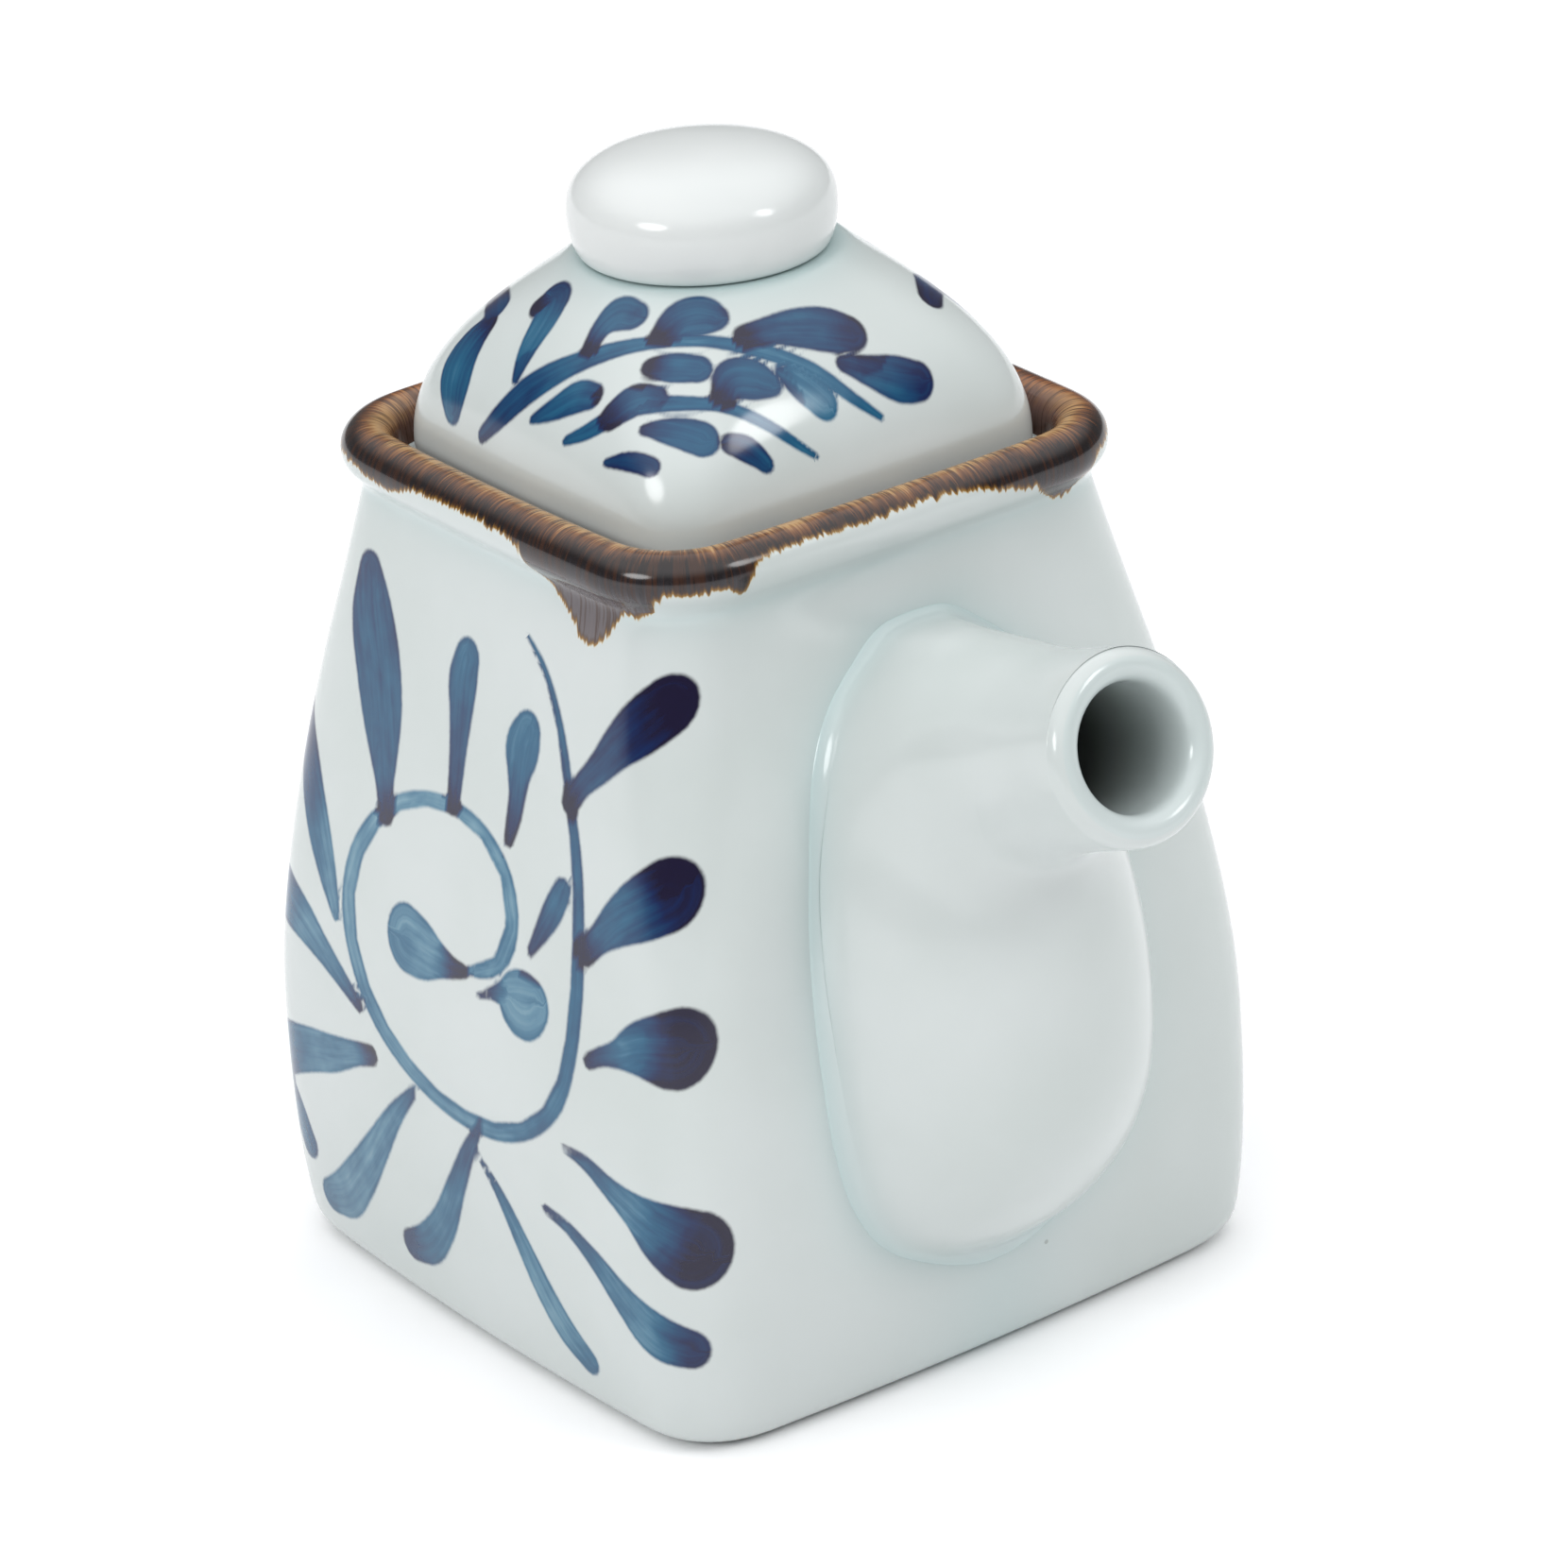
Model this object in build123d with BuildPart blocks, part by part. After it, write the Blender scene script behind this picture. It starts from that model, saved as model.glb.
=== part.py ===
from build123d import *
import os
from math import atan2, cos, radians, sin, sqrt

# Lidded sake bottle in slip-cast porcelain. Millimetres, +Z up, foot centre at the origin,
# spout towards +X. Every fit below is tied to the four widths and two heights that lead.

# ---- body ----
BODY_WIDTH = 84.0          # across the flats at the belly
NECK_WIDTH = 62.4          # across the flats under the rolled rim
NECK_HEIGHT = 91.5         # height of the narrowest part of the neck
CORNER_RADIUS = 8.7        # plan corner of the square body
SIDE_BOW = 500.0           # plan radius of the slightly bowed sides
WALL = 3.5
FLOOR = 5.0
FOOT_ROUND = 4.0           # rounded edge between side and foot
# share of the height to the neck, share of the way from neck width to belly width
PROFILE = (
    (0.000, 0.880), (0.090, 0.963), (0.186, 0.997), (0.280, 1.000), (0.370, 0.978),
    (0.470, 0.892), (0.568, 0.770), (0.670, 0.615), (0.776, 0.430), (0.890, 0.205), (1.000, 0.000),
)

# ---- rolled rim, mouth and lid seat ----
BEAD_RADIUS = 3.1          # the roll of the rim
BEAD_HEIGHT = NECK_HEIGHT + 4.4
BEAD_CENTRE = NECK_WIDTH / 2 - 0.5
BEAD_CORNER = 9.4
MOUTH_TRIM = 0.35          # the roll's inner side is this much short of a full round
BEAD_ROUND = 0.92          # rounding of the roll's edges, as a share of its radius
MOUTH_HALF = BEAD_CENTRE - BEAD_RADIUS + MOUTH_TRIM
LEDGE = 4.1                # width of the ledge the lid rests on
LEDGE_HEIGHT = NECK_HEIGHT + 2.5
THROAT_HALF = MOUTH_HALF - LEDGE
THROAT_CORNER = 6.0
THROAT_DEPTH = 3.5

# ---- lid ----
LID_GAP = 0.8              # lid edge to mouth, all round
COLLAR_GAP = 0.6           # collar to throat, all round
LID_HALF = MOUTH_HALF - LID_GAP
LID_HEIGHT = 24.2          # ledge to the flat under the knob
LID_WALL = 3.3
LID_FLANGE = 3.0           # thickness of the flat flange on the ledge
COLLAR_HALF = THROAT_HALF - COLLAR_GAP
COLLAR_WALL = 2.8
COLLAR_DEPTH = 8.0
# share of the lid height, share of the lid half width, corner radius, bow of the sides
DOME = (
    (0.000, 0.985, 7.6, 260.0), (0.190, 1.000, 8.2, 240.0), (0.340, 0.985, 8.6, 190.0),
    (0.500, 0.943, 9.4, 120.0), (0.660, 0.852, 10.4, 75.0), (0.805, 0.732, 11.6, 42.0),
    (0.925, 0.606, 12.2, 23.0), (1.000, 0.530, 12.6, 16.5),
)

# ---- knob ----
KNOB_RADIUS = 15.1
KNOB_FOOT_RADIUS = 14.0
KNOB_HEIGHT = 11.3
KNOB_BELLY = 4.6

# ---- spout ----
SPOUT_WALL = 3.2
SPOUT_TILT = 20.0          # degrees above level
SPOUT_REACH = BODY_WIDTH / 2 + 27.5      # mouth centre from the bottle axis
SPOUT_MOUTH_HEIGHT = NECK_HEIGHT - 9.5
SPOUT_BORE_RADIUS = 6.75
SPOUT_BORE_DEPTH = 18.0    # straight part of the bore, from the mouth
SPOUT_BORE_FLARE = 3.75    # how much wider the bore is at the bottle
SPOUT_LIP_RADIUS = 1.8
SPOUT_ROOT_RADIUS = 15.6
WINDOW_WIDTH = 20.0
WINDOW_HEIGHT = 0.3935 * NECK_HEIGHT
# share of the height to the neck, half width, how far it stands off the wall
BULB = (
    (0.125, 4.0, -1.5), (0.160, 8.5, 1.2), (0.195, 13.2, 5.4), (0.250, 17.0, 10.0),
    (0.340, 19.5, 14.6), (0.460, 20.2, 17.6), (0.590, 19.4, 18.8), (0.710, 17.0, 18.0),
    (0.810, 12.6, 14.0), (0.870, 7.6, 8.0), (0.900, 3.6, 3.0),
)
BULB_ROOT = 3.2            # how far the bulb's sections start inside the wall line

LID_TOP = LEDGE_HEIGHT + LID_HEIGHT
KNOB_TOP = LID_TOP + KNOB_HEIGHT


def body_half(share):
    """Half width of the body at a share of the neck height, straight between stations."""
    for (low, a), (high, b) in zip(PROFILE, PROFILE[1:]):
        if share <= high:
            part = a + (b - a) * (share - low) / (high - low)
            return NECK_WIDTH / 2 + part * (BODY_WIDTH - NECK_WIDTH) / 2
    return NECK_WIDTH / 2


def section(height, half, corner, bow):
    """A square of four bowed sides and four round corners, level at a height."""
    lean = bow - half
    reach = (sqrt(2 * (bow - corner) ** 2 - lean ** 2) - lean) / 2
    turn = atan2(reach, reach + lean)
    end_x = bow * cos(turn) - lean
    end_y = bow * sin(turn)
    tip = reach + corner * cos(radians(45))
    with BuildSketch(Plane.XY.offset(height)) as outline:
        with BuildLine():
            for quarter in range(4):
                points = [
                    Vector(x, y).rotate(Axis.Z, 90 * quarter)
                    for x, y in ((end_x, -end_y), (half, 0), (end_x, end_y), (tip, tip), (end_y, end_x))
                ]
                ThreePointArc(points[0], points[1], points[2])
                ThreePointArc(points[2], points[3], points[4])
        make_face()
    return outline.sketch.faces()[0]


def oval(height, centre, half_x, half_y):
    """A level ellipse with its centre out along +X."""
    with BuildSketch(Plane((centre, 0, height))) as outline:
        Ellipse(half_x, half_y)
    return outline.sketch.faces()[0]


def bulb_sections(inset, low, high):
    """Ovals of the spout's bulb, drawn in by a wall thickness, between two stations."""
    rows = []
    for share, half, stand in BULB[low:high]:
        root = body_half(share) - BULB_ROOT
        reach = stand + BULB_ROOT - inset
        rows.append(oval(share * NECK_HEIGHT, root, reach, half - inset))
    return rows


spout_mouth = Plane(
    origin=(SPOUT_REACH, 0, SPOUT_MOUTH_HEIGHT),
    x_dir=(-sin(radians(SPOUT_TILT)), 0, cos(radians(SPOUT_TILT))),
    z_dir=(cos(radians(SPOUT_TILT)), 0, sin(radians(SPOUT_TILT))),
)
spout_length_plane = Plane(spout_mouth.origin, x_dir=spout_mouth.x_dir, z_dir=(0, 1, 0))

# The outside of the body, which is also what the spout's foot is trimmed to.
outer_rows = [
    section(share * NECK_HEIGHT, body_half(share), CORNER_RADIUS, SIDE_BOW)
    for share, _ in PROFILE
]
outer_rows.append(section(BEAD_HEIGHT, BEAD_CENTRE, CORNER_RADIUS, SIDE_BOW))

with BuildPart() as body_blank:
    loft(sections=outer_rows)
    fillet(body_blank.edges().group_by(Axis.Z)[0], FOOT_ROUND)

# The rolled rim, a square ring rounded on all its edges.
bead_foot = BEAD_HEIGHT - BEAD_RADIUS
mouth_corner = BEAD_CORNER - BEAD_RADIUS + MOUTH_TRIM
with BuildPart() as rim_blank:
    extrude(
        section(bead_foot, BEAD_CENTRE + BEAD_RADIUS, BEAD_CORNER + BEAD_RADIUS, SIDE_BOW),
        2 * BEAD_RADIUS,
    )
    extrude(
        section(bead_foot, MOUTH_HALF, mouth_corner, SIDE_BOW),
        2 * BEAD_RADIUS,
        mode=Mode.SUBTRACT,
    )
    levels = rim_blank.edges().group_by(Axis.Z)
    fillet(levels[0] + levels[-1], BEAD_ROUND * BEAD_RADIUS)

with BuildPart() as vessel:
    add(body_blank.part)
    add(rim_blank.part)
    # hollow inside, up to the underside of the lid seat
    inner_rows = [
        section(FLOOR, body_half(FLOOR / NECK_HEIGHT) - WALL - 3.4, CORNER_RADIUS - 3.4, SIDE_BOW),
        section(FLOOR + 1.6, body_half(FLOOR / NECK_HEIGHT) - WALL - 1.2, CORNER_RADIUS - 3.0, SIDE_BOW),
    ]
    for share, _ in PROFILE[1:10]:
        inner_rows.append(
            section(share * NECK_HEIGHT, body_half(share) - WALL, CORNER_RADIUS - 2.4, SIDE_BOW)
        )
    loft(sections=inner_rows, mode=Mode.SUBTRACT)
    # slope under the seat, throat, and the recess the lid drops into
    throat_foot = LEDGE_HEIGHT - THROAT_DEPTH
    slope_rows = [inner_rows[-1], section(throat_foot, THROAT_HALF, THROAT_CORNER, SIDE_BOW)]
    loft(sections=slope_rows, ruled=True, mode=Mode.SUBTRACT)
    extrude(section(throat_foot, THROAT_HALF, THROAT_CORNER, SIDE_BOW), THROAT_DEPTH, mode=Mode.SUBTRACT)
    extrude(
        section(LEDGE_HEIGHT, MOUTH_HALF, mouth_corner, SIDE_BOW),
        BEAD_HEIGHT - LEDGE_HEIGHT,
        mode=Mode.SUBTRACT,
    )
    # pour window behind the spout
    with BuildSketch(Plane((BODY_WIDTH / 4, 0, NECK_HEIGHT * 0.53), x_dir=(0, 1, 0), z_dir=(1, 0, 0))):
        Ellipse(WINDOW_WIDTH / 2, WINDOW_HEIGHT / 2)
    extrude(amount=BODY_WIDTH / 2, mode=Mode.SUBTRACT)

with BuildPart() as spout:
    loft(sections=bulb_sections(0, 0, len(BULB)))
    # tube, turned about its own axis: root, taper, round lip
    lip_centre = SPOUT_BORE_RADIUS + SPOUT_LIP_RADIUS
    tube_length = SPOUT_REACH - NECK_WIDTH / 2 + 5.0
    with BuildSketch(spout_length_plane):
        with BuildLine():
            outside = Spline(
                (SPOUT_ROOT_RADIUS, -tube_length),
                (SPOUT_ROOT_RADIUS - 2.4, -tube_length * 0.62),
                (lip_centre + SPOUT_LIP_RADIUS + 0.2, -tube_length * 0.26),
                (lip_centre + SPOUT_LIP_RADIUS, -SPOUT_LIP_RADIUS),
            )
            lip = ThreePointArc(
                outside @ 1,
                (lip_centre, 0),
                (lip_centre - SPOUT_LIP_RADIUS, -SPOUT_LIP_RADIUS),
            )
            Polyline(lip @ 1, (0, -SPOUT_LIP_RADIUS), (0, -tube_length), outside @ 0)
        make_face()
    revolve(axis=Axis(spout_mouth.origin, spout_mouth.z_dir))
    add(body_blank.part, mode=Mode.SUBTRACT)
    # hollow of the bulb
    loft(sections=bulb_sections(SPOUT_WALL, 2, len(BULB) - 2), mode=Mode.SUBTRACT)
    # bore of the tube: straight behind the lip, then widening towards the bulb
    with BuildSketch(spout_length_plane):
        with BuildLine():
            Polyline(
                (0, 0),
                (SPOUT_BORE_RADIUS, 0),
                (SPOUT_BORE_RADIUS, -SPOUT_BORE_DEPTH),
                (SPOUT_BORE_RADIUS + SPOUT_BORE_FLARE, -tube_length),
                (0, -tube_length),
                (0, 0),
            )
        make_face()
    revolve(axis=Axis(spout_mouth.origin, spout_mouth.z_dir), mode=Mode.SUBTRACT)

with BuildPart() as lid_dome:
    dome_rows = [
        section(LEDGE_HEIGHT + share * LID_HEIGHT, LID_HALF * half, corner, bow)
        for share, half, corner, bow in DOME
    ]
    loft(sections=dome_rows)
    # flange opening, then the hollow of the dome
    collar_bore = COLLAR_HALF - COLLAR_WALL
    extrude(section(LEDGE_HEIGHT, collar_bore, THROAT_CORNER - 1.5, SIDE_BOW), LID_FLANGE, mode=Mode.SUBTRACT)
    hollow_rows = [section(LEDGE_HEIGHT + LID_FLANGE, collar_bore, THROAT_CORNER - 1.5, SIDE_BOW)]
    for share, half, corner, bow in DOME[2:6]:
        hollow_rows.append(
            section(
                LEDGE_HEIGHT + share * LID_HEIGHT - LID_WALL * 0.5,
                LID_HALF * half - LID_WALL * (1.0 + 0.5 * share),
                corner - 2.2,
                bow,
            )
        )
    loft(sections=hollow_rows, mode=Mode.SUBTRACT)

with BuildPart() as lid_collar:
    extrude(
        section(LEDGE_HEIGHT - COLLAR_DEPTH, COLLAR_HALF, THROAT_CORNER, SIDE_BOW),
        COLLAR_DEPTH,
    )
    extrude(
        section(LEDGE_HEIGHT - COLLAR_DEPTH, collar_bore, THROAT_CORNER - 1.5, SIDE_BOW),
        COLLAR_DEPTH,
        mode=Mode.SUBTRACT,
    )

with BuildPart() as lid_knob:
    with BuildSketch(Plane.XZ):
        with BuildLine():
            side = Spline(
                (KNOB_FOOT_RADIUS, LID_TOP),
                (KNOB_RADIUS * 0.985, LID_TOP + KNOB_BELLY * 0.5),
                (KNOB_RADIUS, LID_TOP + KNOB_BELLY),
                (KNOB_RADIUS * 0.965, LID_TOP + KNOB_HEIGHT * 0.60),
                (KNOB_RADIUS * 0.85, LID_TOP + KNOB_HEIGHT * 0.785),
                (KNOB_RADIUS * 0.62, LID_TOP + KNOB_HEIGHT * 0.92),
                (KNOB_RADIUS * 0.33, LID_TOP + KNOB_HEIGHT * 0.985),
                (0, KNOB_TOP),
            )
            Polyline(side @ 1, (0, LID_TOP), side @ 0)
        make_face()
    revolve(axis=Axis.Z)

os.makedirs("parts", exist_ok=True)
vessel.part.label = "vessel"
spout.part.label = "spout"
lid_dome.part.label = "lid_dome"
lid_collar.part.label = "lid_collar"
lid_knob.part.label = "lid_knob"
export_step(vessel.part, "parts/vessel.step")
export_step(spout.part, "parts/spout.step")
export_step(lid_dome.part, "parts/lid_dome.step")
export_step(lid_collar.part, "parts/lid_collar.step")
export_step(lid_knob.part, "parts/lid_knob.step")
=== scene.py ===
# %% [markdown]
# # A lidded sake bottle in Blender
# The bottle is slip-cast porcelain: a square body that swells towards its foot, a bulb with a short
# tube for a spout, a rolled rim dipped in brown glaze, and a domed lid with a bun knob. We start by
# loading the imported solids, which give every piece its size and place.

# %% Load the frame
import bpy
import bmesh
import math
import numpy as np
from mathutils import Matrix, Vector


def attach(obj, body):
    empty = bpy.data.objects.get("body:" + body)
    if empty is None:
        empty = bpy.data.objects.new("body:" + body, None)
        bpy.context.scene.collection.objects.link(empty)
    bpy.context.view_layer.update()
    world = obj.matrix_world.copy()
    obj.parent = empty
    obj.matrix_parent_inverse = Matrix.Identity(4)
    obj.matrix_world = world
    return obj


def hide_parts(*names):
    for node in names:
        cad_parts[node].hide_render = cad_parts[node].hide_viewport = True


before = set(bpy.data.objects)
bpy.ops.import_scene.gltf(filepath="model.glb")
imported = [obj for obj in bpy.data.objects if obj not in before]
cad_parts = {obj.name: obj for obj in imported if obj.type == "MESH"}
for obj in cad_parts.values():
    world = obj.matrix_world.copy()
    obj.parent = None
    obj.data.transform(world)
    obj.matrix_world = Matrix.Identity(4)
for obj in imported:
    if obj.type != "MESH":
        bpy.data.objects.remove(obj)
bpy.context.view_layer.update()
MM = 0.001
print("solids:", sorted(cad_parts))

# %% [markdown]
# The camera comes first, because it decides how large everything is drawn. It looks down on the
# corner between the painted side and the spout side through a long lens, so the upright edges
# nearly keep their direction.

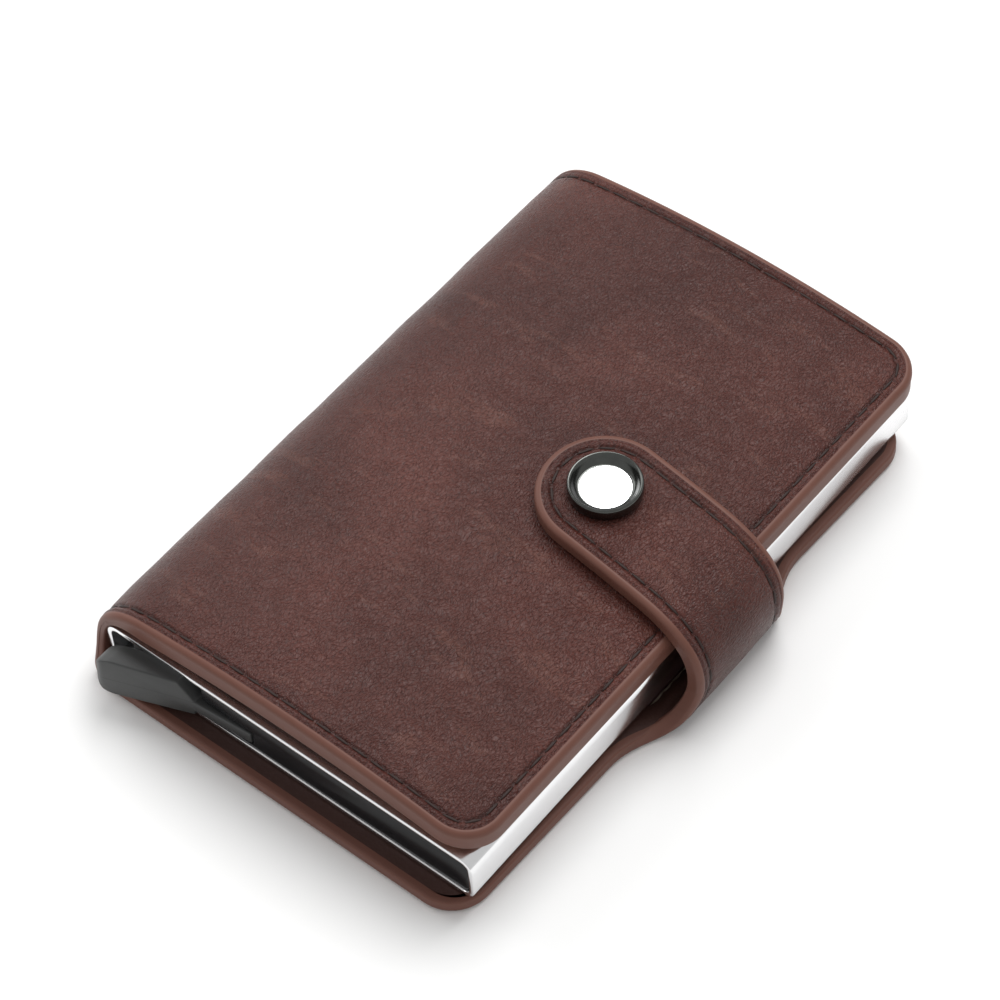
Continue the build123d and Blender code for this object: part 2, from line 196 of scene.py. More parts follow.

» **REQUIREMENT**
Begin at the line that has "revolve(axis=Axis.Z)" in the entries above; stop after the line that has "if empty is". Transcribe exactly those lines and no others.

» **ANSWER FOR THE TASK**
    revolve(axis=Axis.Z)

os.makedirs("parts", exist_ok=True)
vessel.part.label = "vessel"
spout.part.label = "spout"
lid_dome.part.label = "lid_dome"
lid_collar.part.label = "lid_collar"
lid_knob.part.label = "lid_knob"
export_step(vessel.part, "parts/vessel.step")
export_step(spout.part, "parts/spout.step")
export_step(lid_dome.part, "parts/lid_dome.step")
export_step(lid_collar.part, "parts/lid_collar.step")
export_step(lid_knob.part, "parts/lid_knob.step")
=== scene.py ===
# %% [markdown]
# # A lidded sake bottle in Blender
# The bottle is slip-cast porcelain: a square body that swells towards its foot, a bulb with a short
# tube for a spout, a rolled rim dipped in brown glaze, and a domed lid with a bun knob. We start by
# loading the imported solids, which give every piece its size and place.

# %% Load the frame
import bpy
import bmesh
import math
import numpy as np
from mathutils import Matrix, Vector


def attach(obj, body):
    empty = bpy.data.objects.get("body:" + body)
    if empty is None:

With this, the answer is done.